*** Data excerpt ***

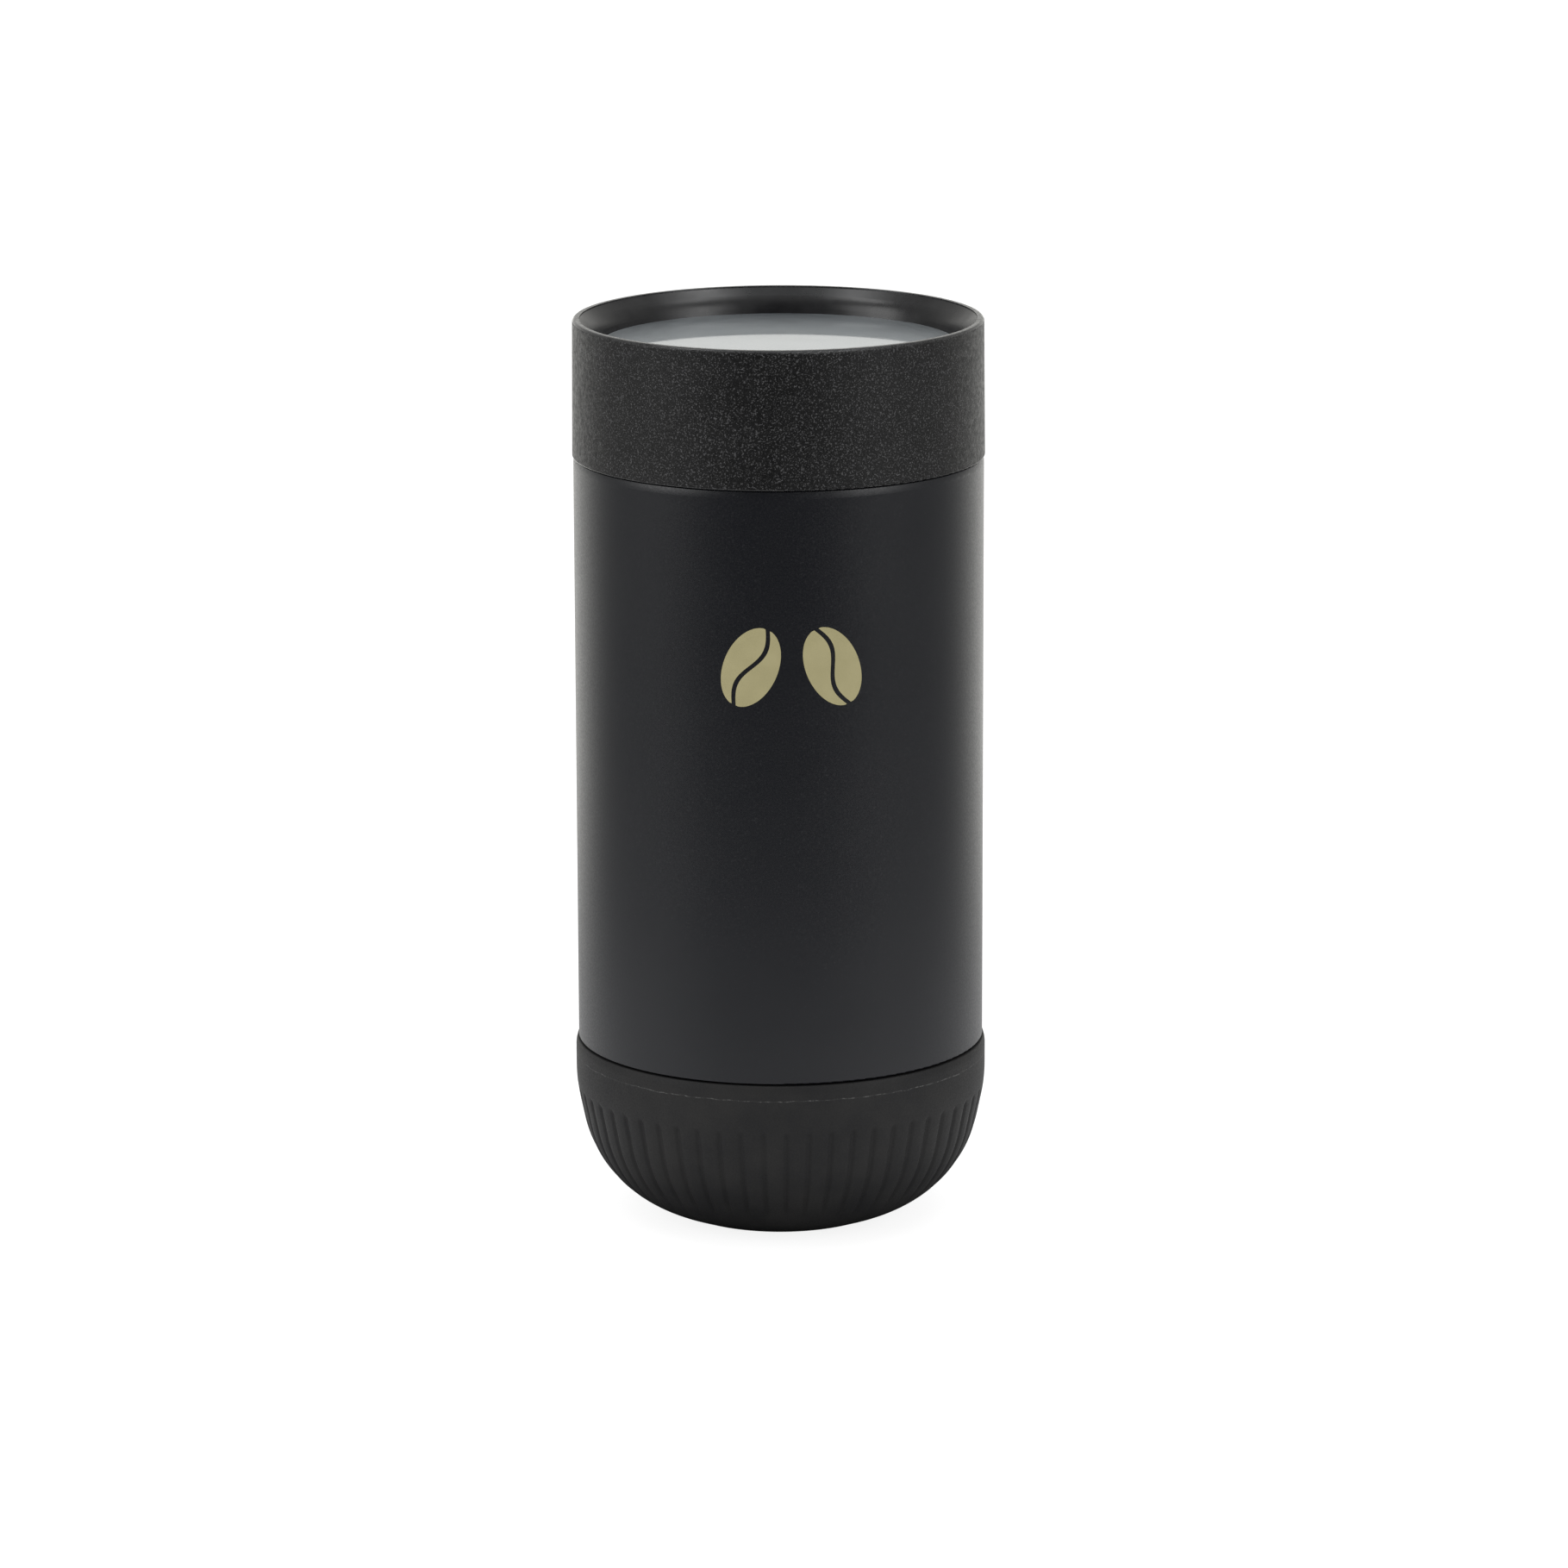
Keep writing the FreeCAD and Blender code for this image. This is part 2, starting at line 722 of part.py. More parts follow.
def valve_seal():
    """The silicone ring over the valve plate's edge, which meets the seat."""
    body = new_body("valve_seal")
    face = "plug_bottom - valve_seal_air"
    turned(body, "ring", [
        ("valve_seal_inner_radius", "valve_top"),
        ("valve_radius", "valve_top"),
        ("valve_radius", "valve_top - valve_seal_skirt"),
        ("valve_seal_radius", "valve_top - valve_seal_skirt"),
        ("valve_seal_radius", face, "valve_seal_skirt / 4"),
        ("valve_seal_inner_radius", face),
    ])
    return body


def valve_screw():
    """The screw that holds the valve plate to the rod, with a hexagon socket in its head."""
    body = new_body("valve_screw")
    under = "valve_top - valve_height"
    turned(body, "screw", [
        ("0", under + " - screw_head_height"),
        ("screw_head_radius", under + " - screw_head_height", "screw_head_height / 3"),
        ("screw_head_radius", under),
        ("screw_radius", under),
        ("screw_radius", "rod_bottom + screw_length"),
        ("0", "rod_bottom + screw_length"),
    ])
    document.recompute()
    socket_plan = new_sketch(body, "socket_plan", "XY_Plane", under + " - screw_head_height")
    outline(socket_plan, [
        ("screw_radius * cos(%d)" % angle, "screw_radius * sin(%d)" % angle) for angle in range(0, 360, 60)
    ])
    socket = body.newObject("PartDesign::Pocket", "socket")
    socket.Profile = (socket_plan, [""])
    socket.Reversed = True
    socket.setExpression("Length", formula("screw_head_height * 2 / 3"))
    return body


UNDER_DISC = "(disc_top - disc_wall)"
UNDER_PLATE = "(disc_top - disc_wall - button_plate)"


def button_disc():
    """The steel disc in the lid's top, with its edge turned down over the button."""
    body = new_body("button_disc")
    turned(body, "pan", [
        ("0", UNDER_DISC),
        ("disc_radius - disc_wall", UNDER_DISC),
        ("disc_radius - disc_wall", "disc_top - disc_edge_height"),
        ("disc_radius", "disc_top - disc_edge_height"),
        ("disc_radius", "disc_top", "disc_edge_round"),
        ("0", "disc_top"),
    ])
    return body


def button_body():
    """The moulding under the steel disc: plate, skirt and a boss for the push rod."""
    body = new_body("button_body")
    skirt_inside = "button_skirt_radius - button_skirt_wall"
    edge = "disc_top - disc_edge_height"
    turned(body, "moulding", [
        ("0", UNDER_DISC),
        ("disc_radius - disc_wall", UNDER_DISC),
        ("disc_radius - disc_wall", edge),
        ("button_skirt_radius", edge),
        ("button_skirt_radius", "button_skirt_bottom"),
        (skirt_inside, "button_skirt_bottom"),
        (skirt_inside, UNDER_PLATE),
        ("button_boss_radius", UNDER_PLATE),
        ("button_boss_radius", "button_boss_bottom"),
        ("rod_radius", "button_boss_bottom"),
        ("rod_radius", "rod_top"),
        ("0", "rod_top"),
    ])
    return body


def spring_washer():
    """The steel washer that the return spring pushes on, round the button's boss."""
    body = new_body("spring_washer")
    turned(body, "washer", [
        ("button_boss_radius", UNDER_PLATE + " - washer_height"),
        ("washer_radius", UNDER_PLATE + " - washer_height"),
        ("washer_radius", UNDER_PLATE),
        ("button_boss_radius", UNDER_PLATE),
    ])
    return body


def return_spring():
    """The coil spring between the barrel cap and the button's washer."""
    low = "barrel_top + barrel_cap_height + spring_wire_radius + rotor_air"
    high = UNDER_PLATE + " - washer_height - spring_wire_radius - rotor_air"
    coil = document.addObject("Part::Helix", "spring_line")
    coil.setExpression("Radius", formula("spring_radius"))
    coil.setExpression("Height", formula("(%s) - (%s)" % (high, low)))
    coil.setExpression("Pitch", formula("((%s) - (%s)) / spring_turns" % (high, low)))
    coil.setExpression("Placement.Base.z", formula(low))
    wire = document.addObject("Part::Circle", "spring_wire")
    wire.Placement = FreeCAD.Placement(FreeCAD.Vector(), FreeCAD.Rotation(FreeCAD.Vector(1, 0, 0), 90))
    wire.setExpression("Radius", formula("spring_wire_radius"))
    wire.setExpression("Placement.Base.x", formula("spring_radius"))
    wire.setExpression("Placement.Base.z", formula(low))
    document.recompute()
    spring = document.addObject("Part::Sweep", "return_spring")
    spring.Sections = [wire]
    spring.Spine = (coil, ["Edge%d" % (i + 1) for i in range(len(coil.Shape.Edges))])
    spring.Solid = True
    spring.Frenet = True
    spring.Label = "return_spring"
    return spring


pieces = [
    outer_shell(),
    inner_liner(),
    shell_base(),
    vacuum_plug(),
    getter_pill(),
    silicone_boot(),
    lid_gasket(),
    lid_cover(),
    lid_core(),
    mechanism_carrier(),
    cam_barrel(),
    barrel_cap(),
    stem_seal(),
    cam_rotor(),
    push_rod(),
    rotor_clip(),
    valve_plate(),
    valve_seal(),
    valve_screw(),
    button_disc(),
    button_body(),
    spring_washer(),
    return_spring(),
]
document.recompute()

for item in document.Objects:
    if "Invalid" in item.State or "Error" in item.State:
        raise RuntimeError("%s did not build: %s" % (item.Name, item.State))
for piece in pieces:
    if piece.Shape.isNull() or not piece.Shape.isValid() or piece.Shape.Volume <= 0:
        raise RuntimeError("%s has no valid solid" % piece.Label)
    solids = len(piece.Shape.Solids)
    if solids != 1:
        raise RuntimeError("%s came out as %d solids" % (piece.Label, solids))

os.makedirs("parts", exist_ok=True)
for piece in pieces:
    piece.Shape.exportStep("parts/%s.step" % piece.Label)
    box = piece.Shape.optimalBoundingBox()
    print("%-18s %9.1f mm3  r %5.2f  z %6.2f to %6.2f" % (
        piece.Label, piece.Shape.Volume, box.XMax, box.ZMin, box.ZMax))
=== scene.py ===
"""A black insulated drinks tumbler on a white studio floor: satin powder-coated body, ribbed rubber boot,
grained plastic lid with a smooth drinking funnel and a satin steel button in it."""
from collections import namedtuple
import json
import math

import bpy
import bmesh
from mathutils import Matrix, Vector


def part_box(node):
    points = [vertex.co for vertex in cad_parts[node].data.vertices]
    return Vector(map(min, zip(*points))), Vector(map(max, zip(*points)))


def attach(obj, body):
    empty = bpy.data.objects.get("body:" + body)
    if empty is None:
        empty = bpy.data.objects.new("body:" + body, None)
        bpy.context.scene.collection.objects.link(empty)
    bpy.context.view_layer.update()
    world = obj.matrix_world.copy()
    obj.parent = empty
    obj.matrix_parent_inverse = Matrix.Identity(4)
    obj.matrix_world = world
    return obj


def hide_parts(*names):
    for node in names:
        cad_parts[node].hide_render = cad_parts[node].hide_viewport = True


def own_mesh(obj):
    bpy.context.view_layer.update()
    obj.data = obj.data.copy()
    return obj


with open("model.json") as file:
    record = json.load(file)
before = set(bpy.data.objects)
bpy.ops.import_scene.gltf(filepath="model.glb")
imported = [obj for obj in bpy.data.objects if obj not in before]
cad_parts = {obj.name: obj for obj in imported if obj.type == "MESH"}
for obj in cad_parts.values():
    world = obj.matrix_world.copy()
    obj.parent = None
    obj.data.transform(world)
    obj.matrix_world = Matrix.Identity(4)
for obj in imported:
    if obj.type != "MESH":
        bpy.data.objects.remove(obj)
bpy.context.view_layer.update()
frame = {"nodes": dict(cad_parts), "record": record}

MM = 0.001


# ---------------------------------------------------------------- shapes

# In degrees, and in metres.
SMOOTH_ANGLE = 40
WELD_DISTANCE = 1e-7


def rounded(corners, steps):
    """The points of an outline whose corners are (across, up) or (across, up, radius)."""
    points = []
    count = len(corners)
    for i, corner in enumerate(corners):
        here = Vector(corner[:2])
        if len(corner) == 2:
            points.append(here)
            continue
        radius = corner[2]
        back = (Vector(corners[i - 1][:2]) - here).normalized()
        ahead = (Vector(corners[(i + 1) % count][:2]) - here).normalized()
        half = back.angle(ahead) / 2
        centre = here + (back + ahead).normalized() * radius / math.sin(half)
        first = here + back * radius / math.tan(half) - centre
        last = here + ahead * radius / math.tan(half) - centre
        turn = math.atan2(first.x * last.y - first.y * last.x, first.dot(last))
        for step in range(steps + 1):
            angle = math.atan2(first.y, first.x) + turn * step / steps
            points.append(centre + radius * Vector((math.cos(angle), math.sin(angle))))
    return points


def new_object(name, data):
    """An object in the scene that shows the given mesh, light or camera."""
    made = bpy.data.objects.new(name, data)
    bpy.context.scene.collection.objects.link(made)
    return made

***

* _What you need to do_: Return every line above in which the string "None" occurs.

* _Solution below_:
    if empty is None:
        empty = bpy.data.objects.new("body:" + body, None)
    obj.parent = None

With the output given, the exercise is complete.